My last lump adventure was in 2005. It was a seven appointments long, high-stress, multiple-biopsied extravaganza which culminated in the surgical removal of two “areas of concern.” In the end, my “atypical apocrine-like cells” were passed around to several pathologists at two different teaching hospitals, and ultimately labeled as indeterminate and rare, but most likely benign anomalies.

So here I am with four surgical scars and deeply insulted breasts, but also with my (“most likely”) good health and an ever growing secret stash of four-leaf clovers and lucky pennies.

Deep breath.

Five weeks or so ago, I found a new lump. One would think I’d be downright religious by now about regularly checking myself, but with all my scar tissue and surgical troughs, I find it almost impossible to tell whether or not there’s anything different going on from month to month. I’m not very good about checking. But this sucker was big. A good inch and a half across. I was horrified as I realized, a day or so after I found it, that I could see the lump in a mirror at my gym, through two layers of fabric, mid bicep-curl.

These things get scarier as I get older. While I know that statistics are on my side and that the vast majority of lumps are benign, I also know that the numbers get slightly less favorable when lumps appear after age 40. I have not spent the past five weeks worried sick about cancer — I know that would be highly unlikely, and have instead used my negative energy worrying about surgery.
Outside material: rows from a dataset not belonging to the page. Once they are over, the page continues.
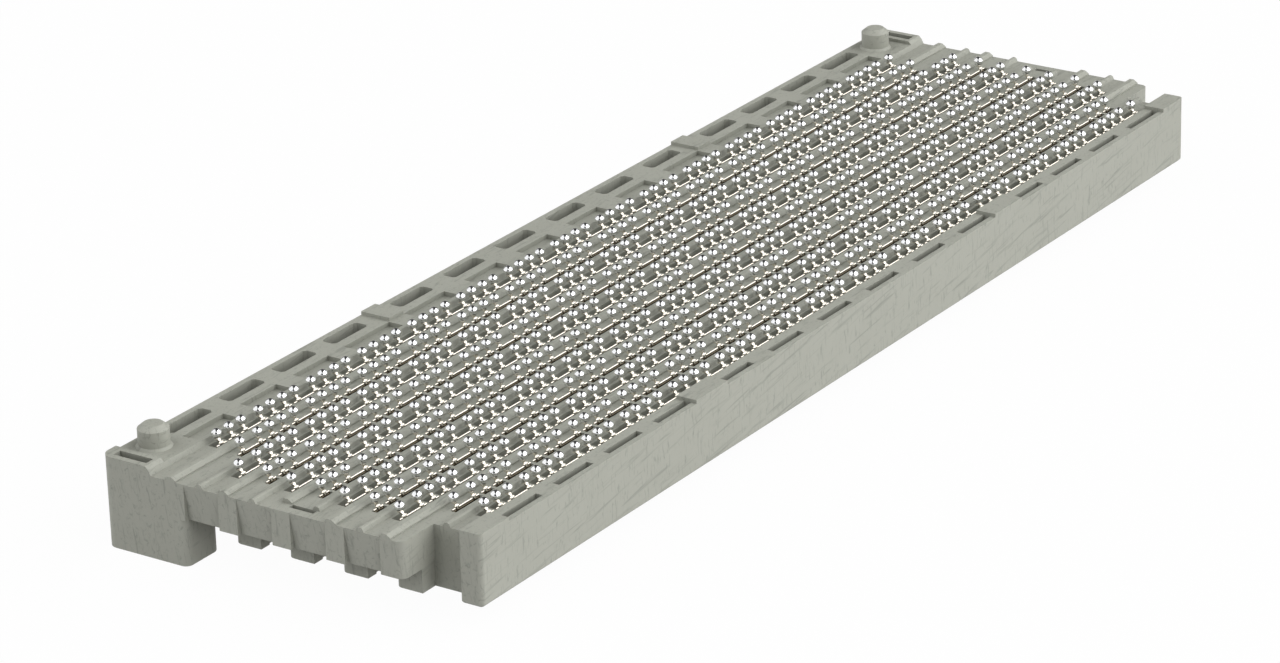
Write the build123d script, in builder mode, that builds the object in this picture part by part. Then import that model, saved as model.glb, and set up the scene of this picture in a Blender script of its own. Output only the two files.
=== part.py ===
from build123d import *
import os

os.makedirs("parts", exist_ok=True)

# Sizes in millimetres. X runs along the rows, Y across them, and +Z is the side that faces the circuit board.
# The part rests at z = 0 on its rear wall and on the two corner blocks.

# Grid of solder balls, which alternate in groups of two signal terminals and one ground terminal
row_count = 11
row_pitch = 1.5
column_count = 32
column_pitch = 2.0
outer_row_inset = 1
pair_spacing = 0.9
ground_tail_spacing = 1.3
ball_diameter = 0.5
ball_centre_height = 0.49

# Heights of the housing: the floor between the balls, and what stands above and hangs below it
floor_z = 4.11
terrace_height = 0.24
land_height = 0.18
rail_height = 0.21
deck_thickness = 1.81
tongue_tip_z = 1.09
front_wall_tip_z = 0.97

# Deck in plan: margins outside the outer columns and rows, and the set-back of the front part
deck_end_margin = 2.9
rear_margin = 3.225
front_margin = 1.775
band_inset = 2.35
deck_front_overhang = 0.15
deck_corner_radius = 0.4
rear_corner_radius = 0.6

# Rear wall and corner blocks, with room for the front wall of the mating part
rear_wall_thickness = 1.7
block_length = 2.4
block_width = 4.77
block_outer_radius = 0.35
block_inner_radius = 0.5
mate_end_clearance = 0.1
mate_side_clearance = 0.2

# Front wall
front_wall_inset = 1.65
front_wall_thickness = 1.12
front_wall_corner_radius = 0.25
front_wall_edge_chamfer = 0.13
front_wall_foot_gap = 0.05
front_wall_slope = 0.23
end_wall_thickness = 1.0

# Terminals: each blade lies on a face of a tongue and its head turns out towards the ball
blade_thickness = 0.1
blade_gap = 0.14
blade_tip_z = 1.3
head_thickness = 0.12
head_reach = 0.12
odd_face_offset = 0.315
even_face_offset = 0.115
odd_slot_width = 0.48
even_slot_width = 0.3
slot_end_clearance = 0.05
tongue_end_margin = 0.42
tongue_corner_radius = 0.36

# Rails between the ball rows
wide_rail_offset = 0.84
wide_rail_width = 0.56
wide_rail_top_width = 0.26
wide_rail_rear_edge = 0.08
wide_rail_chamfer_height = 0.14
narrow_rail_offset = 0.97
narrow_rail_width = 0.42
narrow_rail_crown_width = 0.26
narrow_rail_crown_height = 0.04
short_rail_inset = 0.8

# Terrace and raised lands; the step to a pad is in column pitches
terrace_foot_gap = 0.3
terrace_slope = 0.13
pad_step = 6.78
pad_length = 1.12
rim_width = 1.14
rim_chamfer = 0.17

# Pockets that keep the moulding thin, alike along both long edges; the steps are in column pitches
pocket_length = 2.72
pocket_stretch = 0.29
inner_pocket_step = 2.2
outer_pocket_step = 2.0
outer_pocket_first_step = 8.2
rear_pocket_width = 0.8
rear_pocket_skin = 0.32
rear_pocket_depth = 1.4
rear_pocket_chamfer = 0.15
front_pocket_width = 0.38
front_pocket_skin = 0.3
front_pocket_depth = 1.4
recess_edge_gap = 0.25
recess_width = 0.86
pad_gap = 0.05

# Slots in the end rims and in the two ends of the deck
rim_slot_width = 0.5
rim_slot_length = 1.92
rim_slot_depth = 1.0
rim_slot_edge_gap = 0.35
end_slot_width = 0.3
end_slot_length = 1.35
end_slot_depth = 0.5
end_slot_edge_gap = 0.5

# Locating pegs
peg_diameter = 1.5
peg_height = 1.13
peg_chamfer_width = 0.28
peg_chamfer_height = 0.23
peg_foot_size = 0.12
peg_end_distance = 2.38
peg_rear_distance = 1.24

# Sloped panels between the pilasters of both end faces
pilaster_width = 1.05
pilaster_offset = 0.08
panel_slope_depth = 0.25

# Places worked out from the sizes above
half_length = (column_count - 1) / 2 * column_pitch + deck_end_margin
wall_half_length = half_length - front_wall_inset
band_half_length = half_length - band_inset
rear_y = ((row_count - 1) * row_pitch + rear_margin + front_margin) / 2
front_y = -rear_y
deck_under_z = floor_z - deck_thickness
rail_top_z = floor_z + rail_height
terrace_z = floor_z + terrace_height
land_z = terrace_z + land_height
ball_radius = ball_diameter / 2
ball_centre_z = floor_z + ball_centre_height
signal_width = pair_spacing - blade_gap
ground_width = 2 * column_pitch - 2 * blade_gap - pair_spacing - signal_width


def row_y(row):
    return rear_y - rear_margin - (row - 1) * row_pitch


def is_odd(row):
    return row % 2 == 1


def face_y(row):
    """Y of the face that carries the blades of a row: the rear of a tongue, or its front for an even row."""
    return row_y(row) - (odd_face_offset if is_odd(row) else even_face_offset)


def column_x(column):
    return (column - (column_count - 1) / 2) * column_pitch


def columns_of(row):
    """Columns of a row; the two first and the two last rows are shorter."""
    inset = outer_row_inset if row in (1, 2, row_count - 1, row_count) else 0
    return range(inset, column_count - inset)


def is_ground(row, column):
    """Ground terminals stand in turn with the signal pairs, and the rows are staggered."""
    return (row + column) % 2 == 1


def cell_reach(row, column):
    """Distance from the middle of a cell to the outer edge of its terminals."""
    return ground_width / 2 if is_ground(row, column) else (pair_spacing + signal_width) / 2


def slot_reach(row):
    """Start and end X of the slot of a row."""
    first, *_, last = columns_of(row)
    start = column_x(first) - cell_reach(row, first) - slot_end_clearance
    end = column_x(last) + cell_reach(row, last) + slot_end_clearance
    return start, end


terrace_foot_y = row_y(1) + terrace_foot_gap
terrace_edge_y = terrace_foot_y + terrace_slope
recess_front_y = terrace_edge_y + recess_edge_gap
recess_rear_y = recess_front_y + recess_width
rear_wall_inner_y = rear_y - rear_wall_thickness
block_front_y = rear_y - block_width
deck_front_y = face_y(row_count - 1) - deck_front_overhang
front_wall_inner_y = front_y + front_wall_thickness
front_foot_y = face_y(row_count) - front_wall_foot_gap
rear_pocket_y = rear_y - rear_pocket_skin - rear_pocket_width / 2
front_pocket_y = front_y + front_pocket_skin + front_pocket_width / 2

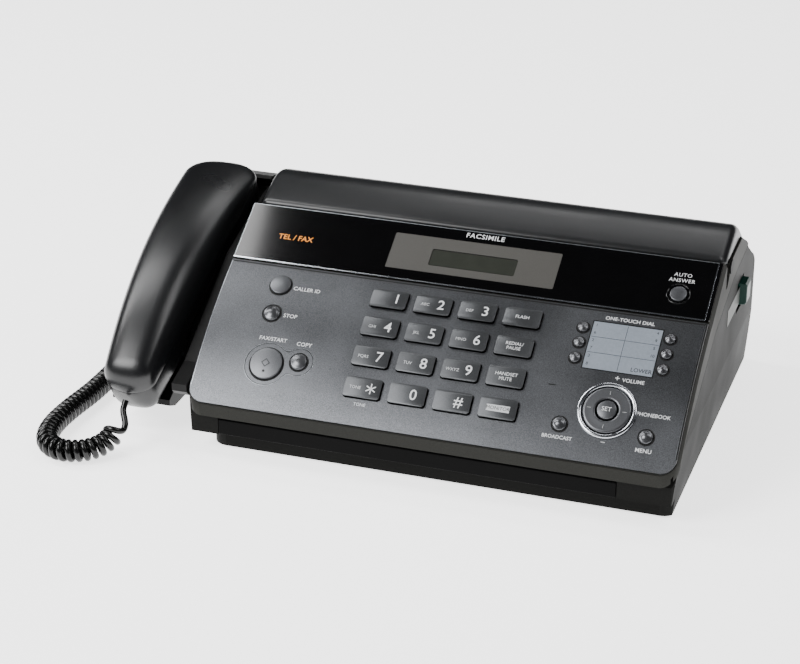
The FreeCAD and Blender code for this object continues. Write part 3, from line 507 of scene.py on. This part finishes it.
# marks on the navigation rocker and the start button
NAV_X, NAV_ARC = 97.7, 30.7
plate_sheet("volume_minus", NAV_X + 0.2, NAV_X + 2.6, NAV_ARC - 18.5, NAV_ARC - 18.0, "ink", 0.04, 0.05, 1)
TICK = [(-0.1, -1.1), (0.1, -1.1), (0.1, 1.1), (-0.1, 1.1)]
for i in range(4):
    spot = plate_place(NAV_X, NAV_ARC, BUTTON_RISE + 0.03) @ Matrix.Rotation(math.pi / 2 * i, 4, "Z")
    spot = spot @ Matrix.Translation((0, 9.9 * MM, 0.05 * MM))
    flat_shape("legend_rocker", TICK, spot, "dim_ink", "nav_rocker")
write("legend_set", "SET", plate_place(NAV_X, NAV_ARC, KEY_RISE + 0.5), 2.6, "ink", "nav_set_button")
DIAMOND_OUT, DIAMOND_WIDTH = 2.6, 0.6
for i in range(4):
    spot = plate_place(START_X, START_ARC, BUTTON_RISE + 0.66) @ Matrix.Rotation(math.pi / 2 * i, 4, "Z")
    diamond_in = DIAMOND_OUT - DIAMOND_WIDTH
    side = [(0, DIAMOND_OUT), (0, diamond_in), (diamond_in, 0), (DIAMOND_OUT, 0)]
    flat_shape("legend_start", side, spot, "dark", "start_button")
write("legend_copy", "C", plate_place(COPY_X, COPY_ARC, BUTTON_RISE + 0.75), 2.2, "dark", "copy_button")
flat_shape("legend_start", circle_points(0.75), plate_place(START_X, START_ARC - 5.0, BUTTON_RISE + 0.52),
           "dark", "start_button")
# microphone slot: a flat dark sheet, painted shade in place of the opening
plate_sheet("mic_slot_shade", 62.5, 66.6, 40.9, 41.6, "dark", 0.03, 0.05, 1)

# display: glass in the surround, with dark strips round its inside edge as painted shade
GLASS_X, GLASS_LOW, GLASS_HIGH = 25.6, 12.4, 24.0


def bezel_slab(name, x0, x1, low, high, top, thick, finish_name, soft=0.15):
    """A soft-edged bar on the bezel, from x0 to x1 and low to high up the slope."""
    bm = bmesh.new()
    bmesh.ops.create_cube(bm, size=1.0)
    bm.transform(Matrix.Diagonal(((x1 - x0) * MM, (high - low) * MM, thick * MM, 1)))
    bm.transform(Matrix.Translation((0, 0, -thick / 2 * MM)))
    bm.transform(bezel_place((x0 + x1) / 2, (low + high) / 2, top))
    bmesh.ops.bevel(bm, geom=bm.edges[:], offset=soft * MM, segments=2, affect="EDGES")
    return mesh_piece(name, bm, finish_name, smooth=False)


bezel_slab("display_glass", -GLASS_X + 0.4, GLASS_X + 0.2, GLASS_LOW + 0.2, GLASS_HIGH - 0.2, -0.75, 0.4,
           "glass")
# dark strips inside the window edge, widest at the top and left: painted shade
for i, (x0, x1, low, high) in enumerate(((-26.4, 26.6, 11.6, 12.0), (-26.4, 26.6, 24.0, 25.2),
                                         (-26.4, -25.4, 12.0, 24.0), (26.2, 26.6, 12.0, 24.0))):
    bezel_slab("display_window_shade_%d" % (i + 1), x0, x1, low, high, -0.5, 0.2, "dark", 0.04)

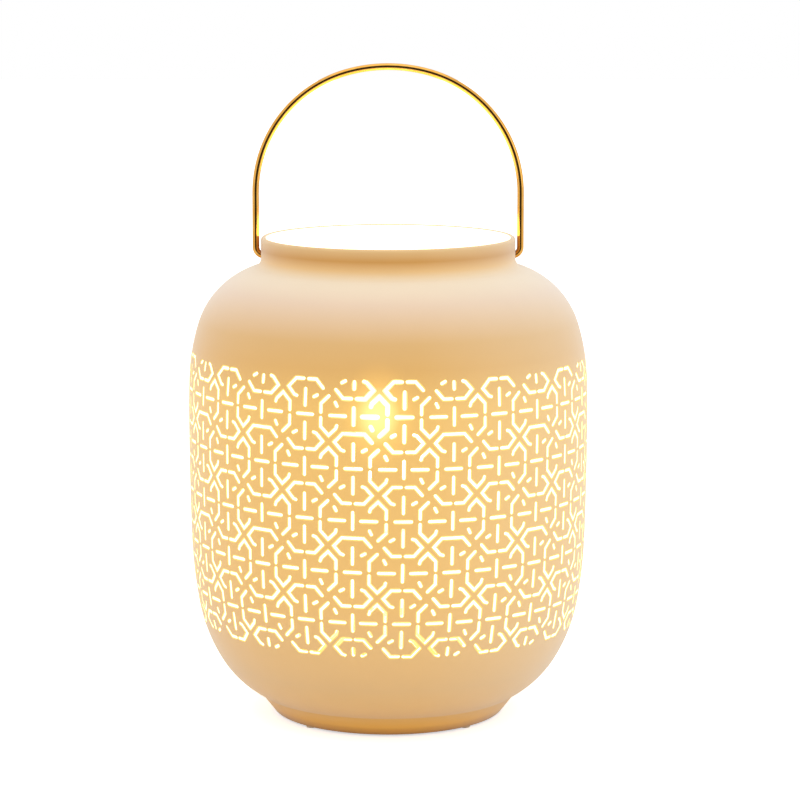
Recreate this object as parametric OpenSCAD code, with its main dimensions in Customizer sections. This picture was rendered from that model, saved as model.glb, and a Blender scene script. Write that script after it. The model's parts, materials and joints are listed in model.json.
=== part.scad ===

But it’s still impossible to completely quiet the “what ifs.” They have a way of murmuring and whispering their way through each day until the final post-surgical pathology report comes in, no matter how much the odds tell them to shut the hell up.

As a doctor’s kid, I was well-taught to comfort myself with the knowledge that “medicine is all odds.” I know that getting ahead of myself with worry takes a physical toll as well as an emotional one, so for the most part, I try to focus on the procedure itself and the pain-in-the-assedness of it all, rather than get caught up in the possibility that I may be in for a longer, far more difficult journey in the case of any malignancy. So I tend to walk into pre-surgical appointments feeling fairly confident. “Yeah, I know the drill,” I think to myself, having been here several times before.

But then, something always cues those damned murmurings. The “Understanding Breast Cancer” poster in the exam room, or the sterile white room itself, which someone has attempted to soften with sparsely placed home decor, including a framed landscape scene of a barn in a field of bluebonnets. The wall art is oddly soothing in its serenity, until one notices its awkward placement near a needle disposal box marked “BIOHAZARD.” I appreciate the efforts to smooth out the rough edges of a sterile environment, but also find it darkly humorous.

Ultrasound. Unsettling statements like, “here’s what concerns us” and “possible solid mass” and “next week’s surgical schedule.” Mammogram and second ultrasound to confirm findings.

Fill the fridge with groceries. Take the kids swimming. Pretend there’s not a golf ball-sized lump in the left half of my swimsuit top. Wait, wait, wait, wait, wait.